Weiße Schrift auf blauem Grund

ABSCHIED Auf der Suche nach einem Gedichtband von Ko Un

Einmal hatte ich ein Buch von Ko Un, verlegt in der Bibliothek Suhrkamp, ich erinnere mich des Schutzumschlags mit weißer Schrift auf blauem Grund. In der kleinen Ostasienabteilung meines Bücherregals fand ich ein Buch aus der Bibliothek Suhrkamp, den Schutzumschlag mit weißer Schrift auf blauem Grund. Es waren die „Eroberungszüge“ von Yasushi Inoue und darin das Gedicht „Hart / klirrt ein Kieselstein. / Es ist Herbst.“ Eine Verwechslung scheint mir unwahrscheinlich. Ich erinnere die Gedichte von Ko Un sehr viel wortreicher und ohne dass sie mir den Atem stocken gemacht hätten. In den allgemeineren Beständen fand ich, wo es hätte stehen müssen, einen Band mit Gedichten von Giuseppe Ungaretti und darin das Gedicht „Mattina // M’illumino / d’immenso“, das einmal Ingeborg Bachmann ins Deutsche gebracht hat. „Morgen // Ich erleuchte mich / durch Unermessliches“. Die Lektüre der Gedichte von Ko Un mag sich lohnen oder nicht, die Suche nach ihnen lohnt sich allemal.

RICHARD NÖBEL

Der Autor war langjähriger Layouter in der taz, in dieser Woche ging er in Vorruhestand.
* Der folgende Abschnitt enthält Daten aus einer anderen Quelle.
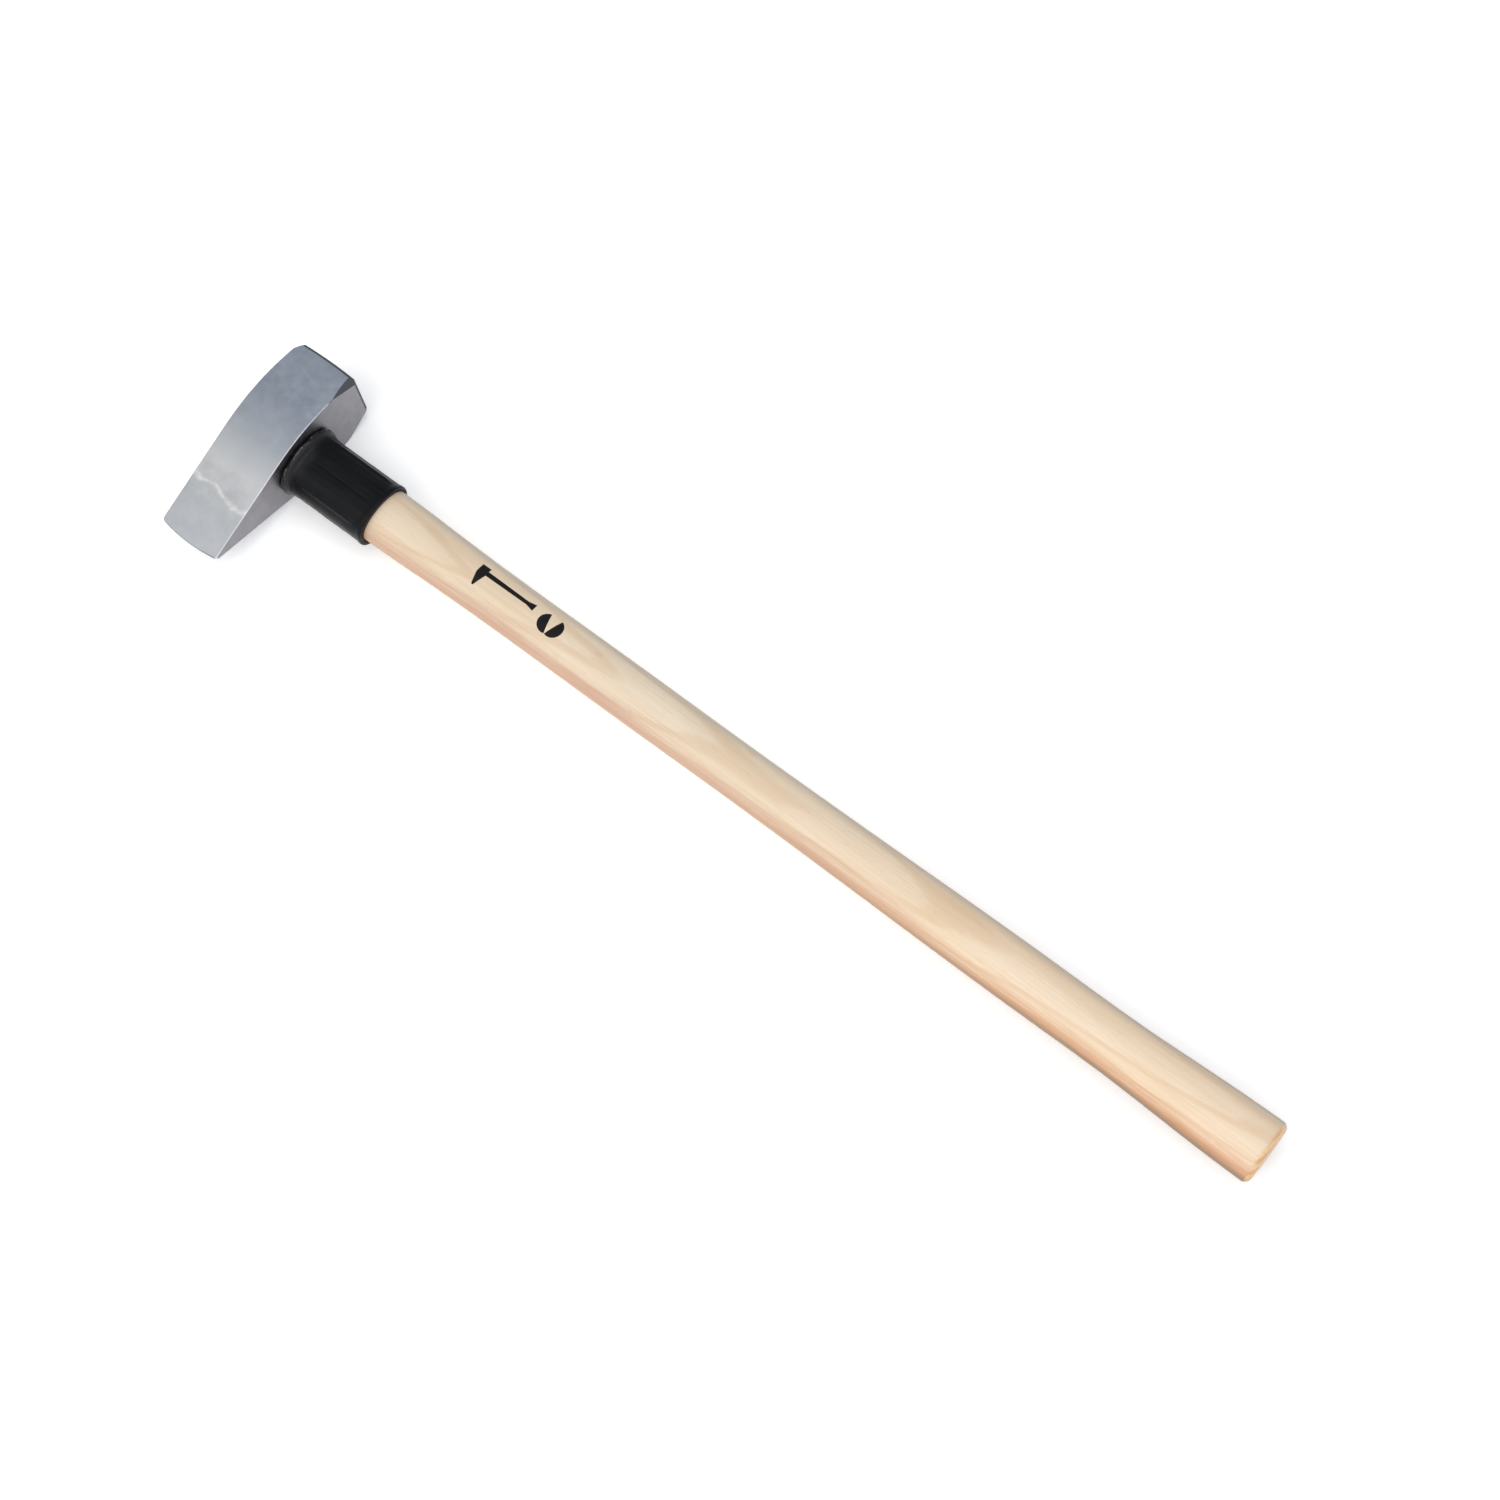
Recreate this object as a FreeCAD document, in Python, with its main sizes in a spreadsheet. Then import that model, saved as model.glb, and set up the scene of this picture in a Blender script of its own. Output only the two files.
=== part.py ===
"""Splitting maul: a forged steel wedge head on an oval hickory handle.

Millimetres. The maul lies on its cheek. +X runs from the head along the handle to its grip end,
-Y is the cutting edge, +Y is the poll and +Z is up. The origin is under the middle of the whole
maul, on the surface it lies on. Every body is drawn about its own axis, which is the handle's:
local X is measured from the outer face of the head, where the end of the tenon shows, except in
the head, which is drawn about the middle of its depth so that it can be mirrored.
"""
import FreeCAD, Part
import os
import re
import Sketcher

os.makedirs("parts", exist_ok=True)
doc = FreeCAD.newDocument("splitting_maul")

# ---- driving dimensions -------------------------------------------------------------------
SIZES = [
    ("overall_length", 914.0, "outer face of the head to the grip end, a 36 inch maul"),
    # head
    ("head_depth", 54.0, "head along the handle"),
    ("edge_reach", 103.2, "handle axis to the middle of the cutting edge"),
    ("poll_reach", 66.0, "handle axis to the middle of the poll"),
    ("ridge_reach", 20.0, "handle axis to the thickest line of the cheeks"),
    ("cheek_half", 33.3, "half of the greatest thickness"),
    ("cheek_radius", 135.0, "bulge of each cheek, tangent to the flat flank"),
    ("edge_half", 0.8, "half of the blunted cutting edge"),
    ("edge_radius", 140.0, "curve of the cutting edge seen from the cheek"),
    ("edge_corner", 3.0, "rounding of the two corners of the cutting edge"),
    ("poll_crown", 360.0, "curve of the striking face seen from the cheek"),
    ("poll_bevel", 2.8, "bevel all round the striking face"),
    ("corner_bevel", 5.6, "width of the corner bevels at the poll"),
    ("inner_run", 26.0, "run of the two corner bevels on the handle side"),
    ("outer_run", 10.0, "run of the two corner bevels on the outer side"),
    ("rim_round", 1.0, "rounding of the edges between cheeks and flat faces"),
    # eye
    ("eye_long", 35.0, "eye at the handle side, along the head"),
    ("eye_short", 24.0, "eye at the handle side, across the head"),
    ("eye_flare", 3.0, "extra length and width at the outer face, which locks the tenon"),
    ("eye_mouth", 0.8, "bevel round the outer mouth of the eye"),
    # handle ovals: width along Y, thickness along Z
    ("shoulder_length", 16.0, "tapered shoulder between the tenon and the seat"),
    ("seat_width", 45.2, "oval that carries the sleeve"),
    ("seat_thick", 30.0, "oval that carries the sleeve"),
    ("neck_run", 58.5, "neck station, from the end of the sleeve"),
    ("neck_width", 42.9, "neck oval"),
    ("neck_thick", 29.4, "neck oval"),
    ("waist_run", 113.5, "waist station, from the end of the sleeve"),
    ("waist_width", 41.0, "waist oval"),
    ("waist_thick", 28.8, "waist oval"),
    ("shaft_run", 218.5, "upper shaft station, from the end of the sleeve"),
    ("shaft_width", 40.8, "upper shaft oval"),
    ("shaft_thick", 28.6, "upper shaft oval"),
    ("slim_width", 39.8, "slimmest oval, half way between the upper shaft and the belly"),
    ("slim_thick", 28.4, "slimmest oval"),
    ("belly_back", 314.0, "belly station, back from the grip end"),
    ("belly_width", 41.6, "belly oval"),
    ("belly_thick", 29.4, "belly oval"),
    ("grip_back", 184.0, "grip station, back from the grip end"),
    ("grip_width", 43.1, "grip oval"),
    ("grip_thick", 30.2, "grip oval"),
    ("wrist_back", 114.0, "where the end swell begins, back from the grip end"),
    ("wrist_width", 43.2, "oval where the end swell begins"),
    ("wrist_thick", 30.4, "oval where the end swell begins"),
    ("flare_back", 69.0, "half way up the end swell, back from the grip end"),
    ("flare_width", 46.3, "oval half way up the end swell"),
    ("flare_thick", 32.2, "oval half way up the end swell"),
    ("heel_back", 34.0, "where the end swell levels out, back from the grip end"),
    ("heel_width", 48.6, "oval where the end swell levels out"),
    ("heel_thick", 33.6, "oval where the end swell levels out"),
    ("butt_width", 49.4, "oval of the grip end"),
    ("butt_thick", 34.0, "oval of the grip end"),
    ("butt_round", 5.0, "rounding of the grip end"),
    # tenon and wedges
    ("tenon_recess", 0.6, "end of the tenon below the head's outer face"),
    ("wood_fit", 0.05, "clearance all round between pieces that are driven or glued together"),
    ("kerf_depth", 42.0, "saw kerf from the head's outer face"),
    ("wedge_thick", 7.0, "wooden wedge at its driven end"),
    ("wedge_tip", 1.6, "wooden wedge at its thin end"),
    ("wedge_length", 38.0, "wooden wedge along the handle"),
    ("wedge_side_gap", 1.0, "wooden wedge to the wall of the eye at each end"),
    ("steel_length", 26.0, "steel wedge along the handle"),
    ("steel_width", 18.0, "steel wedge across the head"),
    ("steel_thick", 3.6, "steel wedge at its driven end"),
    ("steel_tip", 0.8, "steel wedge at its thin end"),
    ("steel_pitch", 18.0, "distance between the two steel wedges"),
    # overstrike sleeve
    ("sleeve_length", 74.5, "sleeve along the handle"),
    ("sleeve_wall", 3.3, "sleeve wall at the sides"),
    ("sleeve_crown", 4.4, "sleeve wall on the broad sides"),
    ("lip_length", 4.5, "thick part of the head-end lip"),
    ("lip_slope", 5.0, "slope from the lip down to the wall"),
    ("lip_side", 2.6, "lip standing out of the wall at the sides"),
    ("lip_crown", 4.4, "lip standing out of the wall on the broad sides"),
    ("hem_length", 3.0, "thicker hem at the handle end"),
    ("hem_stand", 0.6, "hem standing out of the wall"),
    ("lip_round", 1.4, "rounding of the lip's rim"),
    ("hem_round", 0.5, "rounding of the hem's rim"),
    # sealant
    ("bead_gap", 3.0, "gap between the head and the sleeve, which the sealant fills"),
    ("bead_side", 2.0, "sealant standing out of the sleeve's wall line at the sides"),
    ("bead_crown", 4.2, "sealant standing out of the wall line on the broad sides"),
    ("bead_collar", 5.0, "how far the sealant runs inside the sleeve"),
    ("bead_round", 0.9, "rounding of the bead"),
]
sheet = doc.addObject("Spreadsheet::Sheet", "Sizes")
value = {}
for row, (alias, size, meaning) in enumerate(SIZES, start=1):
    sheet.set("A%d" % row, meaning)
    sheet.set("B%d" % row, str(size))
    sheet.setAlias("B%d" % row, alias)
    value[alias] = size
doc.recompute()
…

Er schrieb diesen Text für den Fall, dass Ko Un den Literaturnobelpreis kriegen würde. Zwar hat der koreanische Lyriker den Preis dieses Jahr wieder nicht bekommen – aber nun drucken wir diese Suche nach ihm eben zum Abschied von Richard Nöbel. Vielleicht passt das sogar besser.